142. The Hon'ble Supreme Court declined to import the consequence of retrospective operation of an acquittal to repeal the disqualification suffered by a candidate under the election laws before the order of acquittal was entered. The Hon'ble Supreme Court stated the position of law as follows:
34. We are also of the opinion that the learned Judges deciding Manni Lal case[(1970) 2 SCC 462] were not right in equating the case of appellate acquittal with the retrospective repeal of a disqualification by statutory amendment.
35. In Vidya Charan Shukla case [(1981) 2 SCC 84] , Dilip Kumar Sharma case[(1976) 1 SCC 560 : 1976 SCC (Cri) 85] has been relied upon which, in our opinion, cannot be applied to a case of election and election petition.
40. We are clearly of the opinion that Manni Lal case [(1970) 2 SCC 462] andVidya Charan Shukla case [(1981) 2 SCC 84] do not lay down the correct law. Both the decisions are, therefore, overruled."
143. The law laid down by the Hon'ble Supreme Court in the case of K. Prabhakaran (supra) cannot be approached in a pedantic manner.
144. The Hon'ble Supreme Court did not disturb the time honored principle or legal fiction relating to acquittal. The Hon'ble Supreme Court in the case of K. Prabhakaran (supra) merely restricted the application of the aforesaid legal fiction to purposes for which it was created.
145. In the opinion of the Hon'ble Supreme Court, the legal fiction applying the legal fiction to election laws would be an illegitimate extension of the same.
146. The Hon'ble Supreme Court in the case of K. Prabhakaran (supra) affirmed the time honored and time tested legal fiction relating to an acquittal but declined to extend its applicability to election matters in which a candidate stood disqualified on the date of his nomination on account of his conviction. The Hon'ble Supreme Court disagreed with the view that the candidate would at a later date become qualified consequent to his acquittal by holding thus:
39. That an appellate judgment in a criminal case, exonerating the accused-appellant, has the effect of wiping out the conviction as recorded by the trial court and the sentence passed thereon -- is a legal fiction. While pressing into service a legal fiction it should not be forgotten that legal fictions are created only for some definite purpose and the fiction is to be limited to the purpose for which it was created and should not be extended beyond that legitimate field. A legal fiction presupposes the existence of the state of facts which may not exist and then works out the consequences which flow from that state of facts. Such consequences have got to be worked out only to their logical extent having due regard to the purpose for which the legal fiction has been created. Stretching the consequences beyond what logically flows amounts to an illegitimate extension of the purpose of the legal fiction (see the majority opinion in Bengal Immunity Co. Ltd. v. State of Bihar [(1955) 2 SCR 603 : AIR 1955 SC 661] ). P.N. Bhagwati, J., as His Lordship then was, in his separate opinion concurring with the majority and dealing with the legal fiction contained in the Explanation to Article 286(1)(a) of the Constitution (as it stood prior to the Sixth Amendment) observed: (SCR pp. 720-21) "Due regard must be had in this behalf to the purpose for which the legal fiction has been created. If the purpose of this legal fiction contained in the Explanation to Article 286(1)(a) is solely for the purpose of sub-clause (a) as expressly stated it would not be legitimate to travel beyond the scope of that purpose and read into the provision any other purpose howsoever attractive it may be. The legal fiction which was created here was only for the purpose of determining whether a particular sale was an outside sale or one which could be deemed to have taken place inside the State and that was the only scope of the provision. It would be an illegitimate extension of the purpose of the legal fiction to say that it was also created for the purpose of converting the inter-State character of the transaction into an intra-State one."

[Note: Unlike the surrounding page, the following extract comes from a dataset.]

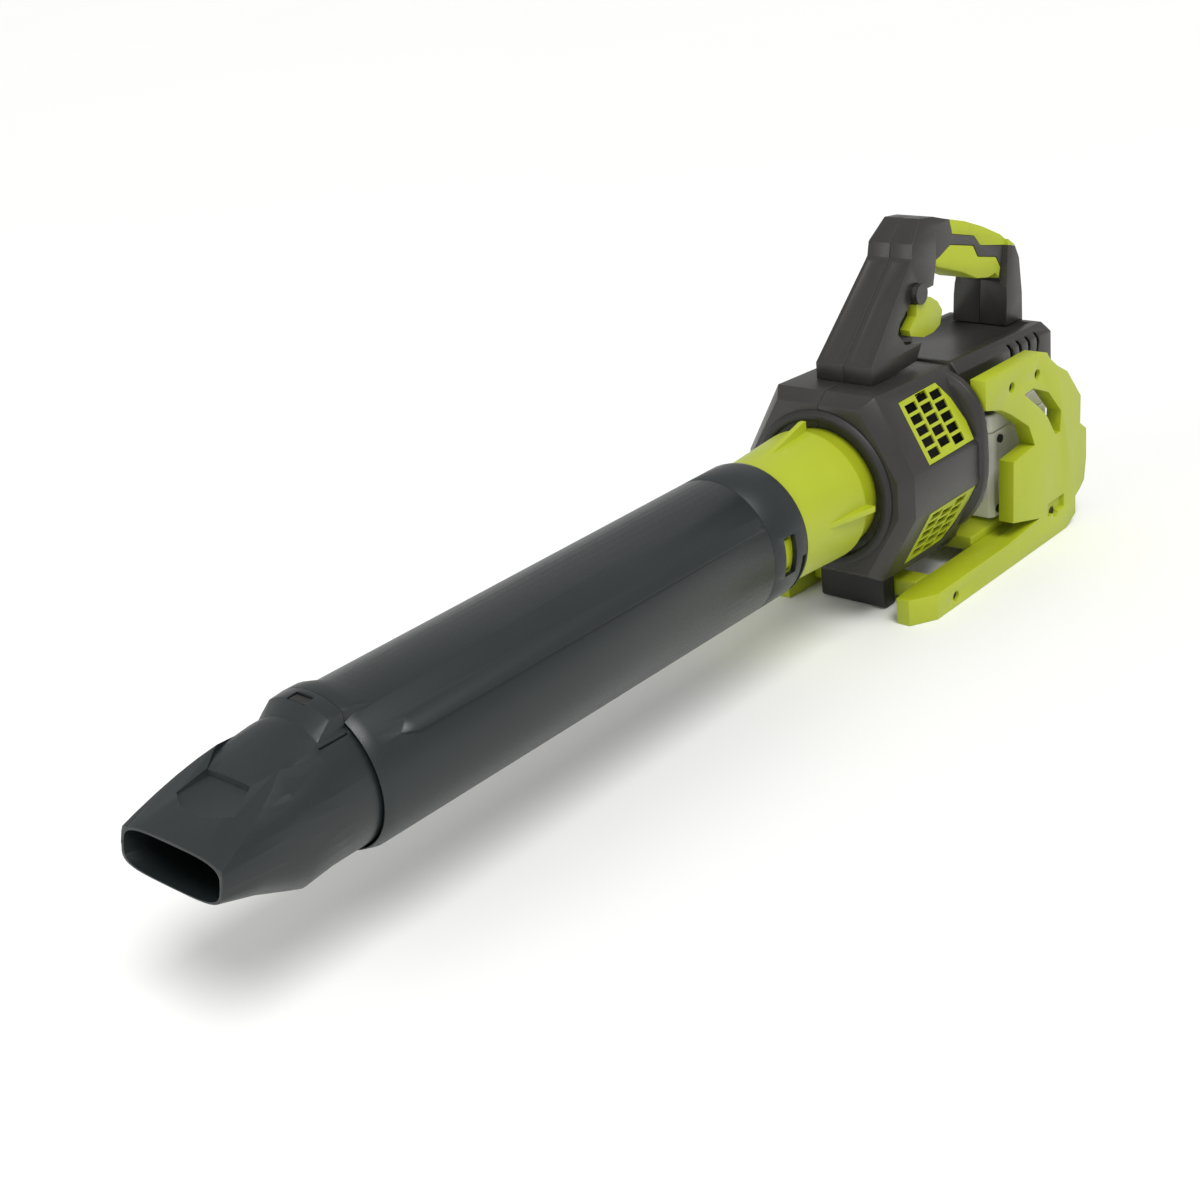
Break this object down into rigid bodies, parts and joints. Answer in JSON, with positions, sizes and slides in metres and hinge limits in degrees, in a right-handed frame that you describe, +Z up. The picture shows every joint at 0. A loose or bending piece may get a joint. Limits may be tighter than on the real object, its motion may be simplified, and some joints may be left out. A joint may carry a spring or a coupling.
{
  "type": "cordless leaf blower",
  "caption": "Hand-held turbine blower with a flat nozzle, top handle, side speed lever, skid guards and a slide-out battery.",
  "frame": {"origin": "bottom centre of the whole blower's bounding box, on the ground under the skids", "axes": "+X from the nozzle towards the battery, along the air axis; +Y across, towards the operator's right; +Z up"},
  "size_m": [0.9312, 0.163, 0.299],
  "materials": {
    "tube_plastic": "fine-grained dark grey-green plastic, slightly glossy",
    "black_plastic": "matt black plastic",
    "lime_plastic": "satin lime plastic",
    "lime_rubber": "soft lime overmould",
    "dark_nylon": "dark warm grey glass-filled nylon, fine texture",
    "pale_case": "pale cream, slightly translucent plastic",
    "spring_steel": "bright steel",
    "zinc_steel": "dark zinc-plated steel",
    "copper_winding": null,
    "circuit_board": "green solder mask"
  },
  "bodies": {
    "housing": {"outlet_duct": "lime_plastic", "tube_release_spring_left": "spring_steel", "tube_release_spring_right": "spring_steel", "front_ring": "black_plastic", "housing_left": "dark_nylon", "housing_right": "dark_nylon", "intake_grille_left_upper": "lime_plastic", "intake_grille_left_lower": "lime_plastic", "intake_grille_right_upper": "lime_plastic", "intake_grille_right_lower": "lime_plastic", "motor_stator": "copper_winding", "motor_case": "zinc_steel", "motor_end_plate": "zinc_steel", "motor_bearing_front": "spring_steel", "motor_bearing_rear": "spring_steel", "motor_mount": "black_plastic", "tail_cone": "black_plastic", "rear_cover": "dark_nylon", "battery_dock": "black_plastic", "terminal_block": "black_plastic", "battery_backstop": "dark_nylon", "control_board": "circuit_board", "guard_left": "lime_plastic", "guard_right": "lime_plastic", "guard_screw_left_1": "zinc_steel", "guard_screw_left_2": "zinc_steel", "guard_screw_left_3": "zinc_steel", "guard_screw_left_4": "zinc_steel", "guard_screw_right_1": "zinc_steel", "guard_screw_right_2": "zinc_steel", "guard_screw_right_3": "zinc_steel", "guard_screw_right_4": "zinc_steel", "front_cross_bar": "lime_plastic", "battery_floor": "lime_plastic", "front_foot": "black_plastic", "grip_overmould_top": "lime_rubber", "grip_overmould_bottom": "lime_rubber", "lever_pivot_pin": "dark_nylon", "lever_spring": "spring_steel", "speed_switch": "black_plastic", "handle_left": "dark_nylon", "handle_right": "dark_nylon"},
    "rotor": {"rotor_shaft": "spring_steel", "fan_impeller": "black_plastic", "fan_spinner": "black_plastic"},
    "lever": {"speed_lever": "lime_plastic"},
    "battery": {"battery_case": "pale_case", "battery_lid": "pale_case", "battery_screw_upper": "zinc_steel", "battery_screw_lower": "zinc_steel", "battery_latch_spring": "spring_steel"},
    "battery_latch": {"battery_latch_button": "lime_plastic"},
    "tube": {"blower_tube": "tube_plastic"},
    "nozzle_piece": {"nozzle": "tube_plastic"},
    "nozzle_button": {"nozzle_release_button": "black_plastic"},
    "tube_button_left": {"tube_release_button_left": "lime_plastic"},
    "tube_button_right": {"tube_release_button_right": "lime_plastic"}
  },
  "joints": [
    {"name": "fan_spin", "type": "hinge", "parent": "housing", "child": "rotor", "pos_m": [0.1946, 0, 0.114], "axis": [1, 0, 0], "continuous": true},
    {"name": "speed_lever_pull", "type": "hinge", "parent": "housing", "child": "lever", "pos_m": [0.2866, -0.0215, 0.244], "axis": [0, 1, 0], "range_deg": [0, 18], "stiffness_Nm_per_rad": 0.25, "springref_deg": -8.59, "deforming": ["lever_spring"]},
    {"name": "battery_slide", "type": "slide", "parent": "housing", "child": "battery", "axis": [1, 0, 0], "range_m": [0, 0.115]},
    {"name": "battery_latch_press", "type": "slide", "parent": "battery", "child": "battery_latch", "axis": [-1, 0, 0], "range_m": [0, 0.004], "stiffness_N_per_m": 500, "springref_m": -0.002, "deforming": ["battery_latch_spring"]},
    {"name": "tube_slide", "type": "slide", "parent": "housing", "child": "tube", "axis": [-1, 0, 0], "range_m": [0, 0.08]},
    {"name": "nozzle_slide", "type": "slide", "parent": "tube", "child": "nozzle_piece", "axis": [-1, 0, 0], "range_m": [0, 0.06]},
    {"name": "nozzle_button_press", "type": "slide", "parent": "nozzle_piece", "child": "nozzle_button", "axis": [0, 0, -1], "range_m": [0, 0.0025], "stiffness_N_per_m": 400, "springref_m": -0.002},
    {"name": "tube_button_left_press", "type": "slide", "parent": "housing", "child": "tube_button_left", "axis": [0, 1, 0], "range_m": [0, 0.003], "stiffness_N_per_m": 400, "springref_m": -0.002, "deforming": ["tube_release_spring_left"]},
    {"name": "tube_button_right_press", "type": "slide", "parent": "housing", "child": "tube_button_right", "axis": [0, -1, 0], "range_m": [0, 0.003], "stiffness_N_per_m": 400, "springref_m": -0.002, "deforming": ["tube_release_spring_right"]}
  ]
}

His Lordship opined that this type of conversion would be contrary to the express purpose for which the legal fiction was created. These observations are useful for the purpose of dealing with the issue in our hands. Fictionally, an appellate acquittal wipes out the trial court conviction; yet, to hold on the strength of such legal fiction that a candidate though convicted and sentenced to imprisonment for two years or more was not disqualified on the date of scrutiny of the nomination, consequent upon his acquittal on a much later date, would be an illegitimate extension of the purpose of the legal fiction. However, we hasten to add that in the present case the issue is not so much as to the applicability of the legal fiction; the issue concerns more about the power of the Designated Election Judge to take note of subsequent event and apply it to an event which had happened much before the commencement of that proceeding in which the subsequent event is brought to the notice of the court. An election petition is not a continuation of election proceedings.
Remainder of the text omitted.